As for any 2020 aspirations, Klobuchar answered diplomatically, as she always does. “I think right now we have a lot on our plate to stand up for the people of our states and our country, that’s what I’m focused on right now. That’s why I decided to run for Senate again,” she said.
What kind of Democrat should run in 2020, then?
“People ask that a lot, ask about me some, ask about, who’s the perfect candidate — I think we kinda did that the last election,” Klobuchar explained, flashing a self-effacing smile. “We probably need a bit of a competition.”
If that competition will reward a compromise-oriented Democrat like Klobuchar or a progressive warrior like Warren — whom top Democrats, like former Senate leader Harry Reid, urged to consider running — remains to be seen.
For now, Klobuchar says she feels the progressive base’s pain. But governing, she said, demands a different set of priorities — tackling the not-so-front page news, like anti-trust law, and getting things done where you can. Even if it means working with Republicans.
“When you’re in government and have to rule and govern and try to do the right things… You have to understand that emotion because it’s real and I feel it myself every day,” she said.

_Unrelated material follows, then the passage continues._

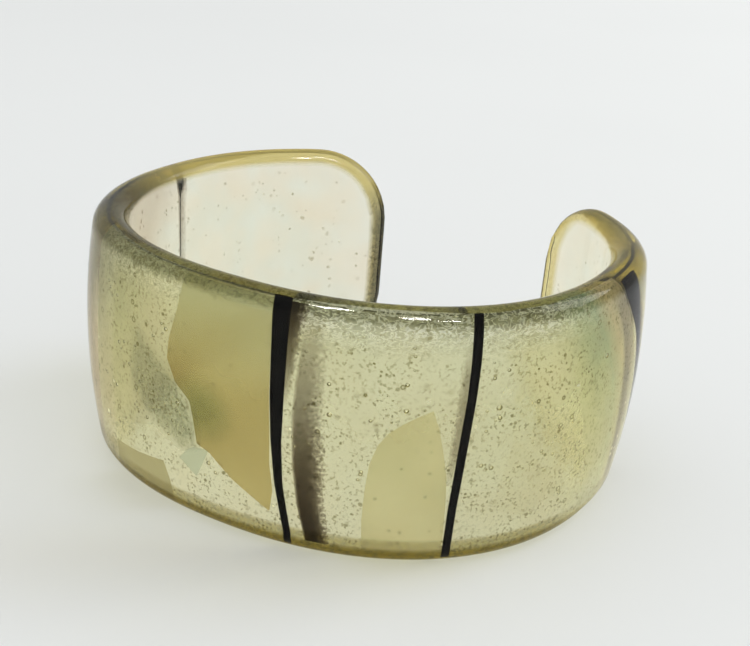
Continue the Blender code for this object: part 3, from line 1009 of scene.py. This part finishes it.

“But then you have to figure out, do we need a vets’ secretary anyway? Because we need someone in charge. Do we need a Department of Defense general in charge? Well, we do.”
Klobuchar has no love for Trump. But she calls as friends the people tasked with implementing his agenda.
“If Trump continues along these lines of this kind of rhetoric and actions and orders, there’s going to be a lot of fights,” she said. “That still doesn’t mean that you don’t look for some common ground. If he says he wants to do something about the capital gains tax, great. You have to look for those common ground moments.”